● **DIRECTION**
Make an exact copy of the lines below.

● **MATERIAL PROVIDED**

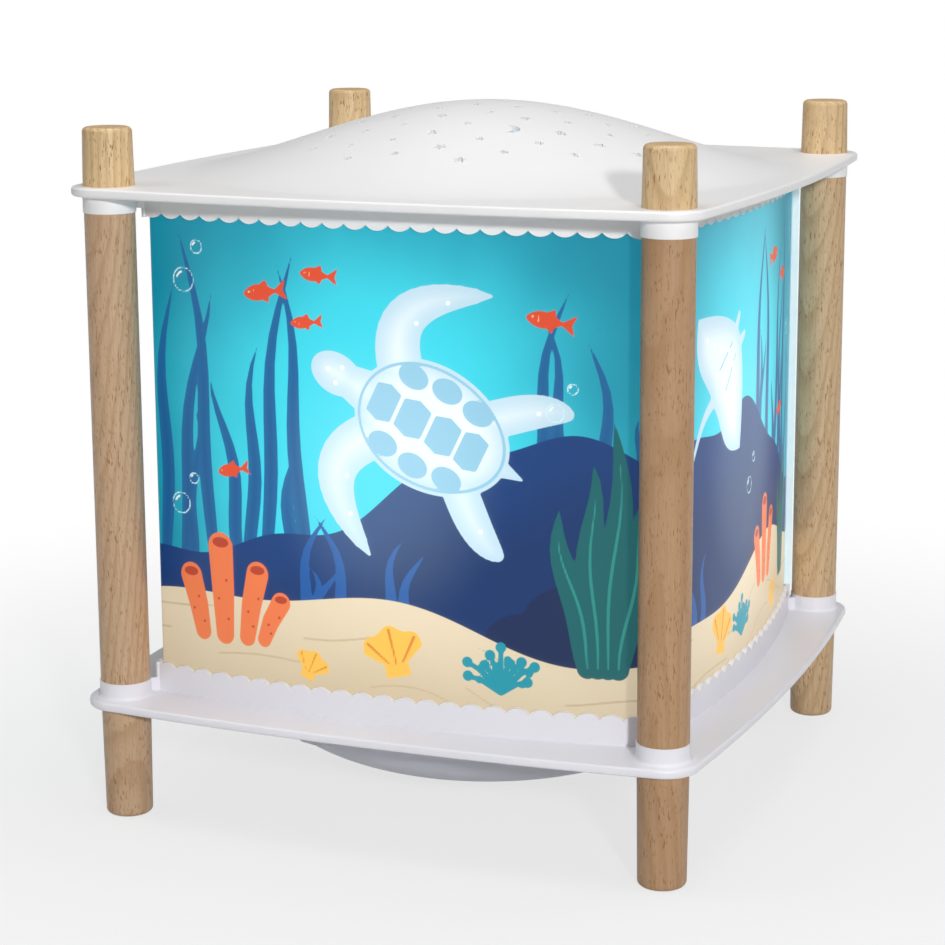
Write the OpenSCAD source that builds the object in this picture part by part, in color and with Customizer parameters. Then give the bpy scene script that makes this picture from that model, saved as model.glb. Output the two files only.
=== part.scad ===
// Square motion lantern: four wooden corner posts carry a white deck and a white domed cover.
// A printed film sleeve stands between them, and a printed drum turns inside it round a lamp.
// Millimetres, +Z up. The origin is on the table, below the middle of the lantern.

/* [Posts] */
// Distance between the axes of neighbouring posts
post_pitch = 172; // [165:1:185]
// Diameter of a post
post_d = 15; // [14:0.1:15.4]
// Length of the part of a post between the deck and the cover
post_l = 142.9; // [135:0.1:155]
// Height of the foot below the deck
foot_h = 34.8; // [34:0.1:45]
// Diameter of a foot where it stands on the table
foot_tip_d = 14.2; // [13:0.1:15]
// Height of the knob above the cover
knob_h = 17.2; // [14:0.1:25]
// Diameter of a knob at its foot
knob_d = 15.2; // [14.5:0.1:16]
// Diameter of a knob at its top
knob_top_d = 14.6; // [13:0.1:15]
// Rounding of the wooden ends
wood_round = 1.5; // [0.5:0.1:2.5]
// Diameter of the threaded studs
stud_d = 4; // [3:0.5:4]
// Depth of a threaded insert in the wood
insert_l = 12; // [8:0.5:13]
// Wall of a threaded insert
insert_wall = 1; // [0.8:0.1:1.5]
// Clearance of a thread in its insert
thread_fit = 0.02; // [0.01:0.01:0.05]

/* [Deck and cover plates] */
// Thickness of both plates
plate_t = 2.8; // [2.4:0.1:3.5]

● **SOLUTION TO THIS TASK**
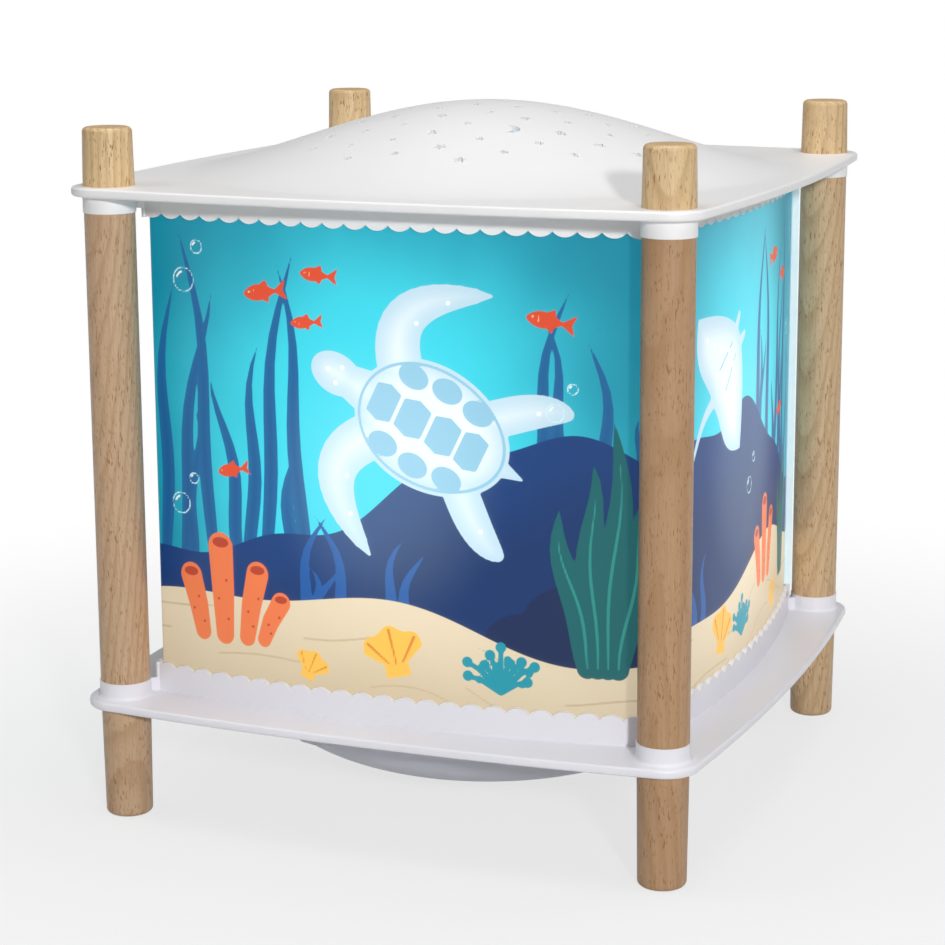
Write the OpenSCAD source that builds the object in this picture part by part, in color and with Customizer parameters. Then give the bpy scene script that makes this picture from that model, saved as model.glb. Output the two files only.
=== part.scad ===
// Square motion lantern: four wooden corner posts carry a white deck and a white domed cover.
// A printed film sleeve stands between them, and a printed drum turns inside it round a lamp.
// Millimetres, +Z up. The origin is on the table, below the middle of the lantern.

/* [Posts] */
// Distance between the axes of neighbouring posts
post_pitch = 172; // [165:1:185]
// Diameter of a post
post_d = 15; // [14:0.1:15.4]
// Length of the part of a post between the deck and the cover
post_l = 142.9; // [135:0.1:155]
// Height of the foot below the deck
foot_h = 34.8; // [34:0.1:45]
// Diameter of a foot where it stands on the table
foot_tip_d = 14.2; // [13:0.1:15]
// Height of the knob above the cover
knob_h = 17.2; // [14:0.1:25]
// Diameter of a knob at its foot
knob_d = 15.2; // [14.5:0.1:16]
// Diameter of a knob at its top
knob_top_d = 14.6; // [13:0.1:15]
// Rounding of the wooden ends
wood_round = 1.5; // [0.5:0.1:2.5]
// Diameter of the threaded studs
stud_d = 4; // [3:0.5:4]
// Depth of a threaded insert in the wood
insert_l = 12; // [8:0.5:13]
// Wall of a threaded insert
insert_wall = 1; // [0.8:0.1:1.5]
// Clearance of a thread in its insert
thread_fit = 0.02; // [0.01:0.01:0.05]

/* [Deck and cover plates] */
// Thickness of both plates
plate_t = 2.8; // [2.4:0.1:3.5]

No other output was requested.